“More ‘Trans-,’ Less ‘National’” and “Globalizing migration histories”

“More ‘Trans-,’ Less ‘National’” and “Globalizing migration histories”

“More ‘Trans-,’ Less ‘National’” By Matthew Jacobson explores the term transnationalism as it relates to the history of global movements along transportation routes, trans-oceanic movements, etc. Jacobson argues that transnationalism focuses more on the “national” aspect of the term rather than the “trans” portion. He supports this by introducing two nationalistic frameworks. The first being a cultures interest of immigration used a nationalism. The second is the distinction of social historians following the work of Oscar Handlin. Jacobson says that under these two factors, “trans” is easily lost into the “national.” He argues that using the national framework can limit the histories of immigration into just two categories of geographic movement and as legal standing or citizenship. In order to combat this, Jacobson urges for the incorporation of the “trans” aspect by substituting the emphasis of nation for continent and the recognition of importance of ethnic groups involved in global immigration.

 

“Globalizing migration histories” by Bruno Ramirez evaluates the uses and implications of the terms global, globalizing, and globalization.
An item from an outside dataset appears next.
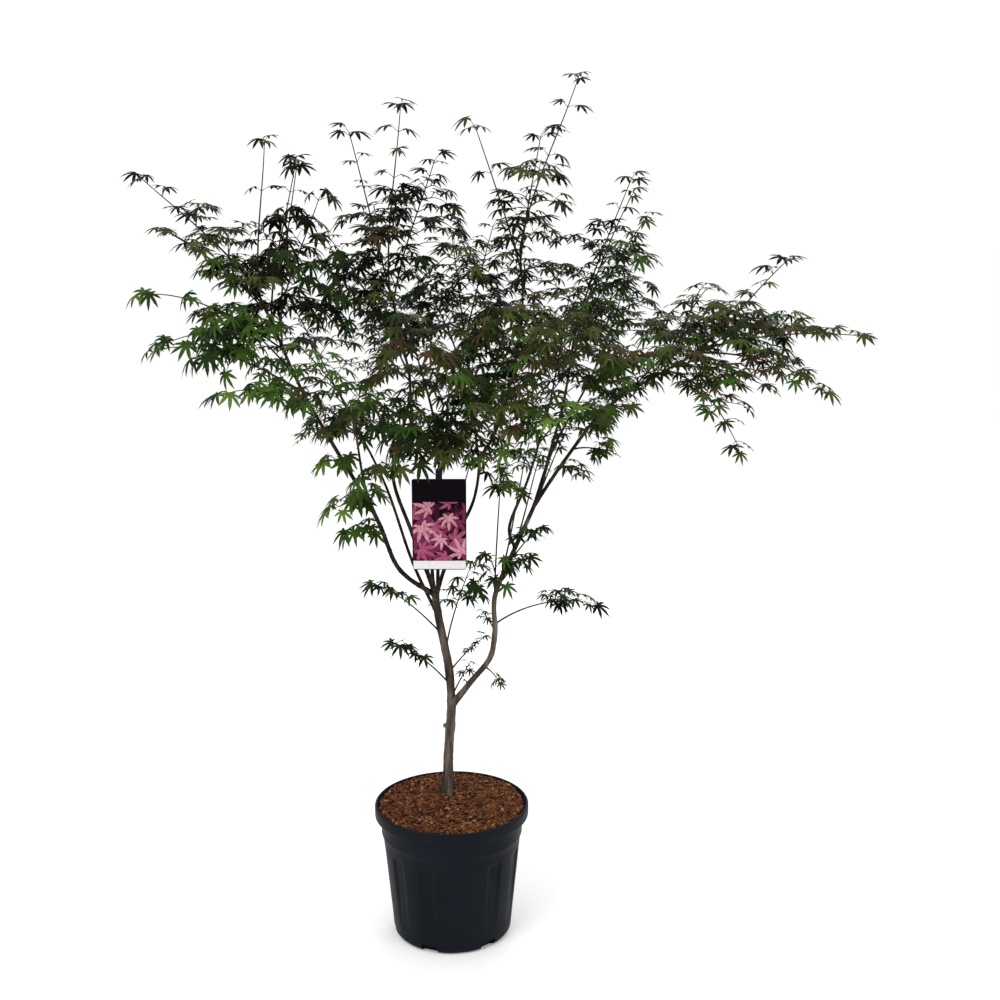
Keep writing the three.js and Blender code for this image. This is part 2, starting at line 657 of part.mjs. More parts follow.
// A stalk rises no steeper than a limit, and its blade hangs lower than the stalk points.
function makeLeaf(base, aim, size, random) {
  const length = size * LEAF.length * (1 + LEAF.sizeSpread * (2 * random() - 1));
  const turn = 2 * Math.PI * random();
  const heading = new THREE.Vector3(aim.x, aim.y, 0);
  if (heading.length() < LEAF.leastHeading) heading.set(Math.cos(turn), Math.sin(turn), 0);
  heading.normalize();
  const along = (pitch) => heading.clone()
    .multiplyScalar(Math.cos(pitch))
    .addScaledVector(UP, Math.sin(pitch));
  const rise = Math.min(Math.asin(THREE.MathUtils.clamp(aim.z, -1, 1)), LEAF.steepest);
  const [least, spread] = LEAF.hang;
  const y = along(LEAF.follow * rise - least - spread * random());
  const level = UP.clone().addScaledVector(y, -y.z).normalize();
  level.applyAxisAngle(y, LEAF.roll * (2 * random() - 1));
  const centre = base.clone().addScaledVector(along(rise), size * LEAF.stalk);
  return { base, centre, length, frame: { x: y.clone().cross(level), y, z: level } };
}

// Points spread over a leaf, and the lines along its lobes and stalk.
function leafProbe(leaf) {
  const { base, centre, length } = leaf;
  const place = onLeaf(leaf);
  const rim = leafRim(length);
  const points = rim.flatMap((p) => [place(p), place(p.clone().multiplyScalar(LEAF.midway))]);
  points.push(centre, centre.clone().lerp(base, 0.5));
  const tips = rim.filter((_, i) => i % 2).map(place);
  return { points, lines: [...tips, base].map((p) => [centre, p]) };
}

const isNear = (points, lines, limit) => points.some(
  (p) => lines.some(([a, b]) => segmentDistance(p, a, b) < limit));

function pathLines(path) {
  return path.points.slice(1).map((p, i) => [path.points[i], p]);
}

function leafFits(leaf, mass, label) {
  leaf.probe = leafProbe(leaf);
  const { points, lines } = leaf.probe;
  for (const other of mass.leaves) {
    if (isNear(points, other.probe.lines, CLEAR.leaf)) return false;
    if (isNear(other.probe.points, lines, CLEAR.leaf)) return false;
  }
  if ([mass.stem, ...mass.twigs].some((path) => isNear(points, pathLines(path), CLEAR.twig))) return false;
  return points.every((p) => isFree(p, mass, label));
}

// A direction out from a stem: turned round it, then leaning along it.
function outward(tangent, angle, lean) {
  const across = Math.abs(tangent.z) > 0.95 ? new THREE.Vector3(1, 0, 0) : UP;
  const side = tangent.clone().cross(across).normalize();
  side.applyAxisAngle(tangent, angle);
  return side.multiplyScalar(SHOOT.spread).addScaledVector(tangent, lean).normalize();
}

function tryLeaf(mass, base, tangent, angle, lean, random, label) {
  if (mass.leaves.length === SHOOT.mostLeaves) return;
  for (let attempt = 0; attempt < SHOOT.tries; attempt += 1) {
    const turn = angle + attempt * SHOOT.turnStep * (attempt % 2 ? 1 : -1);
    const size = LEAF.sizes[Math.floor((attempt * LEAF.sizes.length) / SHOOT.tries)];
    const leaf = makeLeaf(base, outward(tangent, turn, lean), size, random);
    if (leafFits(leaf, mass, label)) {
      mass.leaves.push(leaf);
      return;
    }
  }
}

function tryTwig(mass, base, tangent, angle, length, random, label) {
  for (let attempt = 0; attempt < SHOOT.tries; attempt += 1) {
    const turn = angle + attempt * SHOOT.turnStep * (attempt % 2 ? 1 : -1);
    const aim = outward(tangent, turn, SHOOT.twigLean);
    const end = base.clone().addScaledVector(aim, length);
    const count = Math.ceil(length / CLEAR.sample);
    const path = makePath([base, end]);
    const samples = Array.from({ length: count }, (_, i) => pathPoint(path, (i + 1) / count));
    const clear = samples.filter((p) => p.distanceTo(base) > CLEAR.root);
    const touches = mass.leaves.some((leaf) => isNear(clear, leaf.probe.lines, CLEAR.leaf));
    if (!touches && clear.every((p) => isFree(p, mass, label))) {
      mass.twigs.push(path);
      const phase = SHOOT.phase * (random() - 0.5);
      for (const side of [0, 1]) {
        const root = pathPoint(path, SHOOT.lastNode - (side * SHOOT.pairStep) / path.length);
        tryLeaf(mass, root, aim, phase + side * Math.PI, SHOOT.endLean, random, label);
      }
      return;
    }
  }
}

// Leaves are dealt from the tip of the stem down: a last leaf, then pairs that turn a quarter
// from node to node. The nodes near the root carry side twigs, each with its own pair.
function growOnce(mass, label, random) {
  mass.leaves = [];
  mass.twigs = [];
  const { firstNode, lastNode, fewestNodes, mostNodes } = SHOOT;
  const wanted = Math.round(mass.stem.length / SHOOT.nodePitch);
  const nodes = THREE.MathUtils.clamp(wanted, fewestNodes, mostNodes);
  const phase = SHOOT.phase * (random() - 0.5);
  const tip = pathTangent(mass.stem, 1);
  tryLeaf(mass, pathPoint(mass.stem, SHOOT.tipNode), tip, phase, SHOOT.tipLean, random, label);
  for (let i = nodes - 1; i >= 0; i -= 1) {
    const fraction = firstNode + ((lastNode - firstNode) * i) / (nodes - 1);
    const tangent = pathTangent(mass.stem, fraction);
    const ahead = (1 - fraction) * mass.stem.length;
    const length = Math.max(ahead * SHOOT.twigShare, SHOOT.twigShortest);
    for (const side of [0, 1]) {
      const base = pathPoint(mass.stem, fraction - (side * SHOOT.pairStep) / mass.stem.length);
      const angle = phase + (i % 2) * SHOOT.quarterTurn + side * Math.PI;
      if (fraction < SHOOT.twigNodes && nodes > fewestNodes) {
        tryTwig(mass, base, tangent, angle, length, random, label);
      } else {
        tryLeaf(mass, base, tangent, angle, SHOOT.leafLean, random, label);
      }
    }
  }
}

// A three-sided shoot that thins towards its tip.
function shootSolid({ points }, rootRadius) {
  const last = points.length - 1;
  const radii = points.map((_, i) => THREE.MathUtils.lerp(rootRadius, SHOOT.tipRadius, i / last));
  return toSolid(tube(points, radii, SHOOT.sides));
}

function massSolid(mass) {
  const rootRadius = Math.min(SHOOT.rootRadius, limbs.get(mass.on).radii.at(-1));
  const parts = [shootSolid(mass.stem, rootRadius)];
  for (const twig of mass.twigs) parts.push(shootSolid(twig, SHOOT.twigRadius));
  for (const leaf of mass.leaves) parts.push(toSolid(leafGeometry(leaf)));
  let solid = wasm.Manifold.union(parts);
  for (const limb of limbs.values()) solid = solid.subtract(limb.hull);
  return mainBody(solid);
}

// The least height of any face of a solid.
function thinnestFace(solid) {
  const { vertProperties, triVerts } = solid.getMesh();
  const corner = (i) => new THREE.Vector3().fromArray(vertProperties, 3 * triVerts[i]);
  let least = Infinity;
  for (let i = 0; i < triVerts.length; i += 3) {
    const triangle = new THREE.Triangle(corner(i), corner(i + 1), corner(i + 2));
    const { a, b, c } = triangle;
    const longest = Math.max(a.distanceTo(b), b.distanceTo(c), c.distanceTo(a));
    least = Math.min(least, (2 * triangle.getArea()) / longest);
  }
  return least;
}

// Of several seeds, the one that fits the most leaves into the mass's space and joins cleanly.
function growMass(mass, label) {
  const tries = Array.from({ length: SHOOT.seeds }, (_, attempt) => {
    growOnce(mass, label, seeded(SHOOT.firstSeed + mass.index * SHOOT.seeds + attempt));
    return { leaves: mass.leaves, twigs: mass.twigs };
  });
  tries.sort((a, b) => b.leaves.length - a.leaves.length);
  for (const entry of tries) {
    Object.assign(mass, entry);
    mass.solid = massSolid(mass);
    if (thinnestFace(mass.solid) > THINNEST) return;
  }
}

// ---------------------------------------------------------------- assembly

const plant = new THREE.Group();
plant.add(buildPot(), buildMulch());
buildLimbs();
for (const { name, solid, on } of limbs.values()) {
  const isOld = !on || name.startsWith('limb');
  plant.add(mesh(name, toGeometry(solid), isOld ? LOOKS.bark : LOOKS.youngBark));
}
const label = buildTag();
plant.add(label.mesh);
for (const mass of masses) mass.stem = stemPath(mass);
for (const mass of masses) {
  growMass(mass, label);
  const look = LOOKS.leaves[mass.index % LOOKS.leaves.length];
  plant.add(mesh(mass.name, toGeometry(mass.solid), look));
}

export default plant;
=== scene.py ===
"""Potted Japanese maple: bark, twigs, palmate leaves, bark mulch, nursery pot and plant label.

Metres, +Z up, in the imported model's own frame. Tables of limbs and masses are in millimetres.
"""
import random
from collections import namedtuple
from math import asin, cos, hypot, pi, radians, sin, sqrt
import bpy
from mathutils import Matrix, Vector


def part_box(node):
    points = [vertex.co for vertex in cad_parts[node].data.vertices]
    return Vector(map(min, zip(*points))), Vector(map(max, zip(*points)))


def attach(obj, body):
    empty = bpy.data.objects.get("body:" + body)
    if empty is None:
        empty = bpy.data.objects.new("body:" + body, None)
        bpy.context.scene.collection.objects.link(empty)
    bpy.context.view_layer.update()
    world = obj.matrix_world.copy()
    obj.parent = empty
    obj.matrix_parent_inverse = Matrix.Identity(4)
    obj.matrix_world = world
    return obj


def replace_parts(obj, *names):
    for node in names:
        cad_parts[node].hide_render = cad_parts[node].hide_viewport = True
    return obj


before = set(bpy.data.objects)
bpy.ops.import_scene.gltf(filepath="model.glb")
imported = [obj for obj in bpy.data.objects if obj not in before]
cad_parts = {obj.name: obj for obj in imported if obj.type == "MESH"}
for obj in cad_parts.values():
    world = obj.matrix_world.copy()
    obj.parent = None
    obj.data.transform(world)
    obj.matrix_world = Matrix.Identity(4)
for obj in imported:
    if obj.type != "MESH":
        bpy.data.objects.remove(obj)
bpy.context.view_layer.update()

from types import SimpleNamespace as Values

import bpy
import numpy as np
from mathutils import Vector, noise

MM = 0.001
UP = np.array([0.0, 0.0, 1.0])
ACROSS = np.array([1.0, 0.0, 0.0])
NEARLY_ACROSS = 0.9

# ---------------------------------------------------------------- driving dimensions

# Limbs: name, parent, fraction of the parent, points, and pairs of fraction and radius.
LIMBS = [
    ("trunk", None, 0,
     [(-11, 33, 252), (-11, 33, 260), (-9, 31, 292), (-5, 25, 380), (0, 22, 457), (-5, 17, 537),
      (-20, 12, 622), (-30, 8, 688)],
     [(0, 18), (0.035, 15), (0.07, 12), (0.13, 10.3), (0.31, 9.4), (0.47, 9.2), (0.52, 8.4),
      (0.85, 7.8), (1, 6.4)]),
    ("limb_right", "trunk", 0.462,
     [(40, -5, 515), (75, -18, 565), (85, -24, 620), (85, -28, 690), (115, -25, 765),
      (165, -10, 875)],
     [(0, 6.6), (0.2, 5.4), (0.6, 4.5), (1, 3.8)]),
    ("bough_left", "trunk", 0.985,
     [(-95, -15, 740), (-135, -35, 845), (-210, -50, 985), (-265, -55, 1090), (-315, -50, 1210),
      (-340, -45, 1265)],
     [(0, 4.6), (0.4, 3.7), (1, 2.2)]),
    ("bough_centre_left", "trunk", 1,
     [(-45, 12, 730), (-75, 30, 805), (-105, 45, 885), (-105, 55, 935), (-75, 70, 1060),
      (-90, 70, 1160), (-110, 60, 1255)],
     [(0, 4.6), (0.4, 3.2), (1, 1.9)]),
    ("bough_centre_right", "trunk", 0.97,
     [(-12, 6, 730), (20, 10, 810), (45, 18, 865), (55, 25, 925), (50, 32, 975), (40, 45, 1070)],
     [(0, 4.2), (0.4, 3.1), (1, 1.9)]),
    ("bough_front", "trunk", 0.95,
     [(-32, -30, 745), (-25, -65, 865), (-15, -84, 940), (-20, -160, 1045), (-30, -230, 1115)],
     [(0, 3.8), (0.4, 2.8), (1, 1.8)]),
    ("bough_centre_back", "trunk", 0.92,
     [(-24, 50, 750), (-20, 120, 900), (5, 180, 1030), (30, 230, 1165)],
     [(0, 3.8), (0.4, 2.9), (1, 1.8)]),
    ("bough_back_left", "trunk", 0.88,
     [(-75, 60, 735), (-135, 150, 875), (-230, 260, 1030)],
     [(0, 3.5), (1, 1.8)]),
    ("bough_front_left", "bough_left", 0.27,
     [(-145, -130, 925), (-150, -230, 1055)],
     [(0, 3), (1, 1.7)]),
    ("bough_centre_high", "bough_centre_right", 0.68,
     [(90, 10, 1005), (120, -10, 1115), (135, -20, 1225), (130, -25, 1330)],
     [(0, 2.9), (1, 1.7)]),
    ("bough_right_front", "limb_right", 0.78,
     [(112, -66, 835), (145, -120, 935), (175, -190, 1060)],
     [(0, 3.2), (1, 1.7)]),
    ("bough_right_mid", "limb_right", 1,
     [(185, 15, 945), (215, 55, 1050), (235, 85, 1175)],
     [(0, 3.6), (1, 1.8)]),
    ("bough_right_back", "limb_right", 0.95,
     [(195, 75, 950), (260, 160, 1055), (290, 215, 1105)],
     [(0, 3), (1, 1.7)]),
    ("bough_right_long", "limb_right", 0.975,
     [(215, -40, 955), (275, -60, 1040), (340, -65, 1090), (460, -45, 1155)],
     [(0, 3.6), (0.5, 2.9), (1, 2)]),
]
OLD_WOOD = ("trunk", "limb_right")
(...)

Ramirez explains that such words are often used by migration historians when evaluating migration/immigration patterns whether it be trans-Atlantic migration or regional continental movement. Ramirez breaks down the intended meanings of the different terms and how they’re prevalent in certain large migration examples. Global, he describes, is used in reference to certain time periods. Globalization focused more on movement like trade and population movements. Ramirez proves that this is evident in analyzing both the Italian and Canadian movements. Beginning with the Italian example, Ramirez examines that worldwide migrations of Italian immigrants led to a study of how these movements led to a globalization outlook. In contrast, using the Canadian example, Ramirez mentions that Canadians, whether they were French-Canadian or Anglo-Canadians, only had regional movements into the United States. However, he argues that had this study of immigration gained a greater interest by either Canadian or American historians, it could have gained a global perspective due to the similarities in migration patterns.